Сказанное, однако, по-прежнему не способно целиком охватить проблему драматургической структуры «33 обмороков». Это была постановка, может быть наиболее ярко демонстрирующая предпринятый Мейерхольдом процесс «омузыкаливания драматического театра» (И. И. Соллертинский). Речь идет о переносе лейтмотивных принципов организации материала на структурирование действия в драматическом спектакле.

Напомним, что термин «лейтмотив» берется как аналог для описания процесса компоновки непосредственно драматического материала — процесса, в определенном смысле сходного с принципами лейтмотивного построения в музыке. Конкретно подразумеваются такие важнейшие свойства лейтмотива, как повторяемость некоего фрагмента сценического текста; ассоциативный характер воздействия этого фрагмента на воспринимающего и вариативность: фрагмент может видоизменяться; дробиться на отдельные элементы, которые выполняют функции сквозной характеристики; или, наоборот, сквозная тема постепенно формируется из отдельных элементов.

Богатый материал для анализа указанного процесса компоновки драматического материала в спектакле «33 обморока» дает уже цитированная выше рецензия И. И. Юзовского «Чехов у Мейерхольда».

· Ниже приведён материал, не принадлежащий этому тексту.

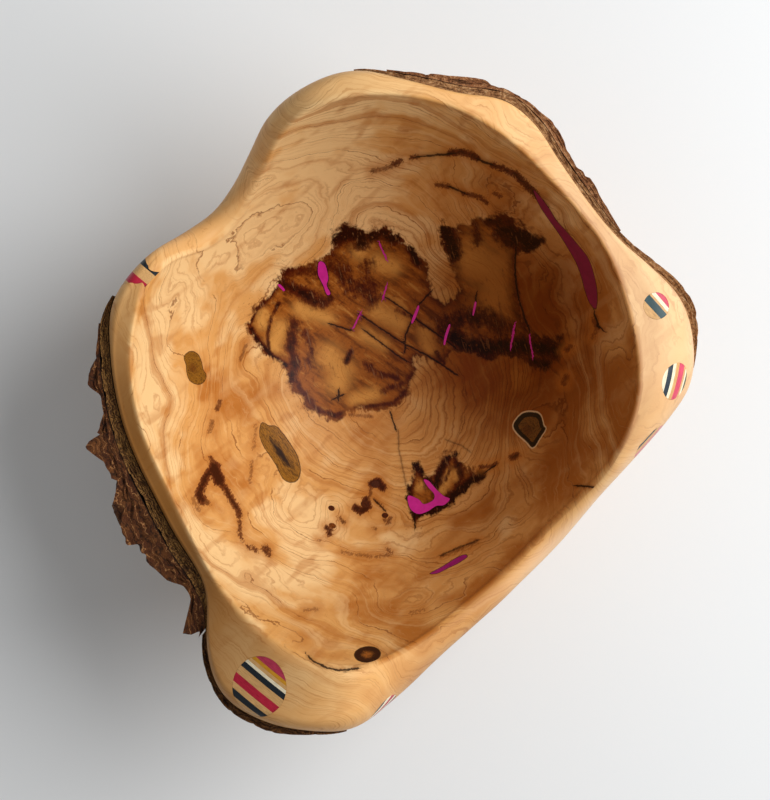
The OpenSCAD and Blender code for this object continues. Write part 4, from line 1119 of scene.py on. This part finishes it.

Мейерхольд мог бы, согласно мнению Юзовского, назвать свой сценический вариант «Юбилея» — «Безумцы». С каждым из персонажей связана страсть, мания, пункт помешательства: «Шипучин помешался на своем величии; Мерчуткина на том, что ей нужно получить “двадцать четыре рубля тридцать шесть копеек”; Хирин на своей подозрительности; Татьяна Алексеевна помешалась на эротической почве» [164, 157]. Аналогичным образом дело обстояло и в двух других водевилях — втором и третьем актах спектакля «33 обморока»: в «Медведе» роль Смирнова строилась на мании женоненавистничества, Поповой — на смеси ханжества и порочности; а в «Предложении» доминантой образа Ломова выступала доведенная до крайних пределов мнительность. Выводам Юзовского вторила Е. Н. Горбунова, согласно ее воспоминаниям герои «33 обмороков» были наделены «маниакальной одержимостью»: если, например, Татьяне Алексеевне была свойственна «сексуальная озабоченность», то Наталья Степановна — «особа необузданная, хоть и добросердечная» (курсив мой. — А. Р. ) [32, 40, 55]. {230} Здесь перед нами характерный для творчества Мейерхольда в 1920‑ е и особенно в 1930‑ е годы прием: наделение каждого из персонажей ярко выраженной страстью — страстью, которая воплощалась актером по законам, аналогичным принципам ведения той или иной темы в музыке.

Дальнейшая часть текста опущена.